• [Task]: Each line from the one containing "build_toe_strap(leather, parts)" through the one containing "bpy.context.scene.collection.objects.link(empty)" is to be retyped exactly, both end lines included, and all other lines left out.

• [Collected material]:

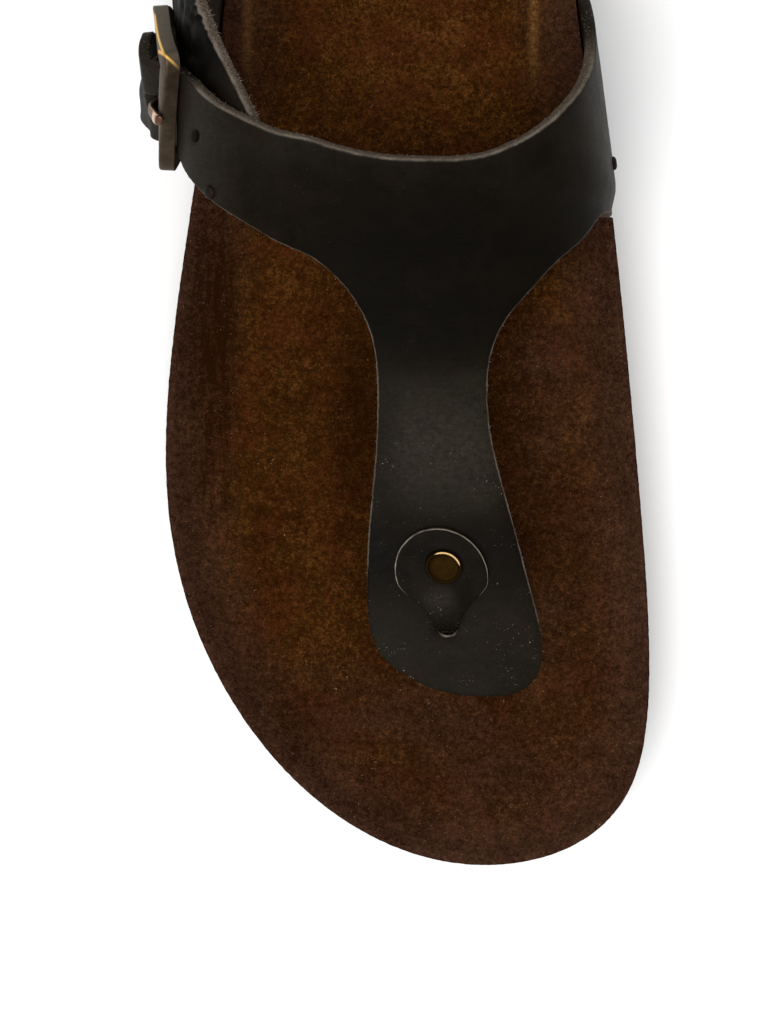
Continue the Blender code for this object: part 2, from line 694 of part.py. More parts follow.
def build_buckle_loop(slot, collection, cutters):
    """Strip folded round the centre bar, its two tails lying on the base strap."""
    middle_t = FRAME_LENGTH / 2
    inner = LEATHER + 1.5 * FIT_GAP + LOOP_LEATHER / 2
    bend = CENTRE_BAR_RADIUS + 0.45 + LOOP_LEATHER / 2
    bar_lift = frame_lift(middle_t)
    tail = middle_t + LOOP_TAIL
    path = [(tail, inner), (tail - 3.0, inner), (middle_t + 1.5, inner)]
    for degrees in np.linspace(-90, -270, 7):
        angle = math.radians(degrees)
        path.append((middle_t + bend * math.cos(angle), bar_lift + bend * math.sin(angle)))
    path += [(middle_t + 2.5, bar_lift + bend - 0.8), (tail - 3.0, inner + LOOP_LEATHER + FIT_GAP),
             (tail, inner + LOOP_LEATHER + FIT_GAP)]
    path = np.array(path)
    along = np.gradient(path, axis=0)
    along /= np.linalg.norm(along, axis=1, keepdims=True)
    across = np.stack([-along[:, 1], along[:, 0]], 1) * LOOP_LEATHER / 2
    profile = np.vstack([path + across, (path - across)[::-1]])
    rings = []
    for w in np.linspace(-LOOP_HALF_WIDTH, LOOP_HALF_WIDTH, 7):
        rings.append([arm_point(t, w, lift) for t, lift in profile])
    verts, faces = strip_solid(rings, len(path))
    result = add_object("buckle_loop", verts, faces, slot, collection)
    face_out(result)
    slot_half = PRONG_WIDTH / 2 + 0.5
    rings = [[arm_point(t, w, lift) for w, lift in ((-slot_half, 1.0), (slot_half, 1.0), (slot_half, 11.0),
                                                    (-slot_half, 11.0))]
             for t in (middle_t - 5.0, middle_t, middle_t + 3.6)]
    boolean(result, cutter("loop_slot", *loft(rings), cutters))
    return result


def strip_solid(rings, path_count):
    """Side-by-side copies of one folded profile; the two end faces are laddered."""
    verts, faces = loft(rings, capped=False)
    count = len(rings[0])
    for start in (0, (len(rings) - 1) * count):
        for i in range(path_count - 1):
            faces.append((start + i, start + i + 1, start + count - 2 - i, start + count - 1 - i))
    return verts, faces


def rounded_rectangle(length, width, corner, steps):
    """Closed path in t and w round a rectangle from t = 0 to its length."""
    path = []
    for centre_t, centre_w, start in ((length - corner, width / 2 - corner, 0),
                                      (corner, width / 2 - corner, 90),
                                      (corner, corner - width / 2, 180),
                                      (length - corner, corner - width / 2, 270)):
        for degrees in np.linspace(start, start + 90, steps):
            angle = math.radians(degrees)
            path.append((centre_t + corner * math.cos(angle), centre_w + corner * math.sin(angle)))
    return densify(np.array(path), 5.0)


def densify(path, longest):
    result = []
    for a, b in zip(path, np.roll(path, -1, axis=0)):
        pieces = max(1, round(float(np.linalg.norm(b - a)) / longest))
        result += [a + (b - a) * k / pieces for k in range(pieces)]
    return np.array(result)


def build_buckle_frame(slot, collection, cutters):
    path = rounded_rectangle(FRAME_LENGTH, FRAME_WIDTH, FRAME_CORNER, 4)
    middle = np.array([FRAME_LENGTH / 2, 0.0])
    ahead = np.roll(path, -1, axis=0) - np.roll(path, 1, axis=0)
    ahead /= np.linalg.norm(ahead, axis=1, keepdims=True)
    half, thick, edge = BAR_WIDTH / 2, BAR_THICKNESS / 2, 0.7
    section = [(-half, -thick), (half, -thick), (half, thick - edge), (half - edge, thick),
               (edge - half, thick), (-half, thick - edge)]
    rings = []
    for point, direction in zip(path, ahead):
        side = np.array([direction[1], -direction[0]])
        if side @ (point - middle) < 0:
            side = -side
        ring = []
        for out, up in section:
            t, w = point + side * out
            ring.append(arm_point(t, w, frame_lift(point[0]) + up))
        rings.append(ring)
    result = add_object("buckle_frame", *closed_loft(rings), slot, collection)
    face_out(result)
    middle_t, bar = FRAME_LENGTH / 2, []
    for w in np.linspace(-FRAME_WIDTH / 2, FRAME_WIDTH / 2, 5):
        turn_by = np.linspace(0, 2 * math.pi, 10, endpoint=False)
        bar.append([arm_point(middle_t + CENTRE_BAR_RADIUS * math.cos(a), w,
                              frame_lift(middle_t) + CENTRE_BAR_RADIUS * math.sin(a)) for a in turn_by])
    boolean(result, cutter("centre_bar", *loft(bar), cutters), "UNION")
    return result


def build_prong(slot, collection):
    """Ring round the centre bar and a bent tongue that ends on the outer bar."""
    middle_t, bar_lift = FRAME_LENGTH / 2, frame_lift(FRAME_LENGTH / 2)
    inner, outer = CENTRE_BAR_RADIUS + 0.3, CENTRE_BAR_RADIUS + 0.3 + PRONG_THICKNESS
    rest = OUTER_BAR_LIFT + BAR_THICKNESS / 2 + FIT_GAP + PRONG_THICKNESS / 2
    path = []
    for degrees in np.linspace(-172, 90, 11):
        angle = math.radians(degrees)
        radius = (inner + outer) / 2
        path.append((middle_t + radius * math.cos(angle), bar_lift + radius * math.sin(angle)))
    top = bar_lift + (inner + outer) / 2
    path += [(9.8, top + 0.1), (8.2, top + 0.75), (6.2, top + 1.9), (3.6, rest + 0.3), (0.8, rest + 0.05),
             (-2.2, rest - 0.1)]
    path = np.array(path)
    along = np.gradient(path, axis=0)
    along /= np.linalg.norm(along, axis=1, keepdims=True)
    across = np.stack([-along[:, 1], along[:, 0]], 1)
    rings = []
    for i, (point, side) in enumerate(zip(path, across)):
        narrow = 1.0 if i < len(path) - 2 else (0.8 if i < len(path) - 1 else 0.5)
        half_w, half_t = PRONG_WIDTH / 2 * narrow, PRONG_THICKNESS / 2 * min(narrow + 0.1, 1.0)
        ring = []
        for w, h in ((-half_w, -half_t), (half_w, -half_t), (half_w, half_t), (-half_w, half_t)):
            t, lift = point + side * h
            ring.append(arm_point(t, w, lift))
        rings.append(ring)
    result = add_object("buckle_prong", *loft(rings), slot, collection)
    face_out(result)
    return result


# ---- toe post and small metal --------------------------------------------------------------

def teardrop_half(v):
    """Half width of the folded strip at v: straight from the slit, then round."""
    from_middle = v - (POST_V + TEARDROP_REACH)
    start = SLIT_WIDTH / 2
    apex = math.atan2(-TEARDROP_REACH, start)
    touch = apex + math.acos(TEARDROP_RADIUS / math.hypot(TEARDROP_REACH, start))
    touch_x, touch_v = TEARDROP_RADIUS * math.cos(touch), TEARDROP_RADIUS * math.sin(touch)
    if from_middle < touch_v:
        share = (from_middle + TEARDROP_REACH) / (touch_v + TEARDROP_REACH)
        return start + (touch_x - start) * max(share, 0.0)
    return math.sqrt(max(TEARDROP_RADIUS**2 - from_middle**2, 0.0))


def build_toe_post(slot, collection):
    """Post from the footbed, through the slit and back along the strap."""
    columns = np.linspace(-1, 1, 9)
    thick = STRIP_THICKNESS / 2
    bend = thick + 0.6
    rest = LEATHER + FIT_GAP + thick
    rows = []
    anchor = lifted(POST_U, POST_V, -3.0)
    for z, width, depth in ((POST_ROOT, POST_WIDTH, POST_DEPTH), (24.0, POST_WIDTH, POST_DEPTH),
                            (anchor[2] - 4.0, POST_WIDTH, POST_DEPTH), (anchor[2] - 0.5, SLIT_WIDTH, 2.4)):
        rounding = np.sqrt(1 - 0.7 * columns**2)
        base = np.array([anchor[0], anchor[1], z])
        back = [base + (c * width / 2, depth / 2 * r, 0) for c, r in zip(columns, rounding)]
        front = [base + (c * width / 2, -depth / 2 * r, 0) for c, r in zip(columns, rounding)]
        rows.append((back, front))
    steps = [(POST_V, -0.6, 90.0), (POST_V, rest - bend, 90.0)]
    for degrees in (60.0, 30.0):
        angle = math.radians(degrees)
        steps.append((POST_V + bend - bend * math.sin(angle), rest - bend + bend * math.cos(angle), degrees))
    start = POST_V + bend
    finish = POST_V + TEARDROP_REACH + TEARDROP_RADIUS
    for q in np.sin(np.linspace(0, math.pi / 2 * 0.93, 9)):
        steps.append((start + (finish - start) * q, rest, 0.0))
    for v, lift, degrees in steps:
        half = teardrop_half(v) if degrees == 0.0 else SLIT_WIDTH / 2
        angle = math.radians(degrees)
        shift_v, shift_lift = thick * math.sin(angle), thick * math.cos(angle)
        back = [lifted(POST_U + c * half, v + shift_v, lift - shift_lift) for c in columns]
        front = [lifted(POST_U + c * half, v - shift_v, lift + shift_lift) for c in columns]
        rows.append((back, front))
    rings = [list(back) + list(front)[::-1] for back, front in rows]
    verts, faces = strip_solid(rings, len(columns))
    result = add_object("toe_post", verts, faces, slot, collection)
    face_out(result)
    return result


def box_cutter(name, low, high, collection):
    """Box between two corners, only used to cut another solid."""
    mesh, work = bpy.data.meshes.new(name), bmesh.new()
    bmesh.ops.create_cube(work, size=1.0)
    for vert in work.verts:
        vert.co = Vector(a + (b - a) * (c + 0.5) for a, b, c in zip(low, high, vert.co)) * MM
    work.to_mesh(mesh)
    work.free()
    return hide_cutter(mesh, collection)


def build_cap(name, place, lift, radius, height, slot, collection, segments):
    """Low domed head, turned round its own axis and seated square on the leather."""
    u, v = place
    profile = [(0.0, 0.0), (radius, 0.0), (radius, height * 0.35), (radius * 0.82, height * 0.78),
               (radius * 0.45, height * 0.96), (0.0, height)]
    mesh = bpy.data.meshes.new(name)
    edges = [(i, i + 1) for i in range(len(profile) - 1)]
    mesh.from_pydata([(r * MM, 0.0, z * MM) for r, z in profile], edges, [])
    mesh.materials.append(slot)
    result = bpy.data.objects.new(name, mesh)
    collection.objects.link(result)
    normal = Vector(outward(u, v))
    result.location = Vector(lifted(u, v, lift)) * MM
    result.rotation_mode = "QUATERNION"
    result.rotation_quaternion = normal.to_track_quat("Z", "Y")
    screw = result.modifiers.new("turned", "SCREW")
    screw.axis = "Z"
    screw.steps = segments
    screw.render_steps = segments
    screw.use_merge_vertices = True
    screw.merge_threshold = 0.00001
    screw.use_normal_calculate = True
    return result


# ---- the sandal ---------------------------------------------------------------------------

def main():
    for thing in list(bpy.data.objects):
        bpy.data.objects.remove(thing, do_unlink=True)
    parts = bpy.data.collections.new(NAME)
    cutters = bpy.data.collections.new("cutters")
    bpy.context.scene.collection.children.link(parts)
    bpy.context.scene.collection.children.link(cutters)

    rubber = material("outsole_eva", (0.012, 0.010, 0.009), 0.75)
    cork = material("cork", (0.31, 0.17, 0.08), 0.85)
    suede = material("brown_suede", (0.050, 0.022, 0.008), 0.95)
    leather = material("oiled_leather", (0.013, 0.011, 0.008), 0.48)
    bronze = material("antique_bronze", (0.11, 0.075, 0.04), 0.4, 1.0)
    brass = material("aged_brass", (0.30, 0.17, 0.05), 0.35, 1.0)

    patch = bed_patch()
    build_outsole(rubber, parts, cutters)
    cork_block = build_cork(patch, cork, parts)
    insole = build_insole(patch, suede, parts)
    post_x, post_y, _ = lifted(POST_U, POST_V, -3.0)
    half_x, half_y = POST_WIDTH / 2 + FIT_GAP, POST_DEPTH / 2 + FIT_GAP
    pocket = box_cutter("post_pocket", (post_x - half_x, post_y - half_y, POST_ROOT - FIT_GAP),
                        (post_x + half_x, post_y + half_y, 34.0), cutters)
    boolean(cork_block, pocket)
    boolean(insole, pocket)

    build_toe_strap(leather, parts)
    build_base_strap(leather, parts)
    build_buckle_loop(leather, parts, cutters)
    build_buckle_frame(bronze, parts, cutters)
    build_prong(brass, parts)
    build_toe_post(leather, parts)
    rivet_lift = LEATHER + STRIP_THICKNESS + 2 * FIT_GAP
    rivet_place = (POST_U, POST_V + TEARDROP_REACH + 1.0)
    build_cap("post_rivet", rivet_place, rivet_lift, RIVET_RADIUS, RIVET_HEIGHT, brass, parts, 24)
    for name, place in (("tack_medial", TACK_MEDIAL), ("tack_lateral", TACK_LATERAL)):
        lift = strap_lift(*place) + LEATHER + FIT_GAP
        build_cap(name, place, lift, TACK_RADIUS, TACK_HEIGHT, bronze, parts, 12)


main()
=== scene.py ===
import math
import bpy
import bmesh
import numpy as np
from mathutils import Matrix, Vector, noise
from mathutils.geometry import delaunay_2d_cdt
from mathutils.kdtree import KDTree


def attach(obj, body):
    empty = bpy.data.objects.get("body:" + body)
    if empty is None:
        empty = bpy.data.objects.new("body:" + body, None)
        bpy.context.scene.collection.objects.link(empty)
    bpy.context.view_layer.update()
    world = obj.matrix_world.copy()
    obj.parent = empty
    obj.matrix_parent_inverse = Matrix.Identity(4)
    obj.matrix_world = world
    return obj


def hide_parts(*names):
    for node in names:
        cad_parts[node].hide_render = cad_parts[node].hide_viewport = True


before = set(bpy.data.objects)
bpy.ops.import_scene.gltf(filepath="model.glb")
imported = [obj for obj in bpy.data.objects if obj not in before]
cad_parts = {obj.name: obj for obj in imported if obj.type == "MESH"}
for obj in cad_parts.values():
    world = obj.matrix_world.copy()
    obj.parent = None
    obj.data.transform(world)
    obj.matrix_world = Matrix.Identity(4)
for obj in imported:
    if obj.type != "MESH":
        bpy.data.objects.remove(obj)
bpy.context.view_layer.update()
root = "root"
mm = 0.001      # every size below is in millimetres; toe towards -Y, big toe side +X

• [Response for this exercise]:
    build_toe_strap(leather, parts)
    build_base_strap(leather, parts)
    build_buckle_loop(leather, parts, cutters)
    build_buckle_frame(bronze, parts, cutters)
    build_prong(brass, parts)
    build_toe_post(leather, parts)
    rivet_lift = LEATHER + STRIP_THICKNESS + 2 * FIT_GAP
    rivet_place = (POST_U, POST_V + TEARDROP_REACH + 1.0)
    build_cap("post_rivet", rivet_place, rivet_lift, RIVET_RADIUS, RIVET_HEIGHT, brass, parts, 24)
    for name, place in (("tack_medial", TACK_MEDIAL), ("tack_lateral", TACK_LATERAL)):
        lift = strap_lift(*place) + LEATHER + FIT_GAP
        build_cap(name, place, lift, TACK_RADIUS, TACK_HEIGHT, bronze, parts, 12)


main()
=== scene.py ===
import math
import bpy
import bmesh
import numpy as np
from mathutils import Matrix, Vector, noise
from mathutils.geometry import delaunay_2d_cdt
from mathutils.kdtree import KDTree


def attach(obj, body):
    empty = bpy.data.objects.get("body:" + body)
    if empty is None:
        empty = bpy.data.objects.new("body:" + body, None)
        bpy.context.scene.collection.objects.link(empty)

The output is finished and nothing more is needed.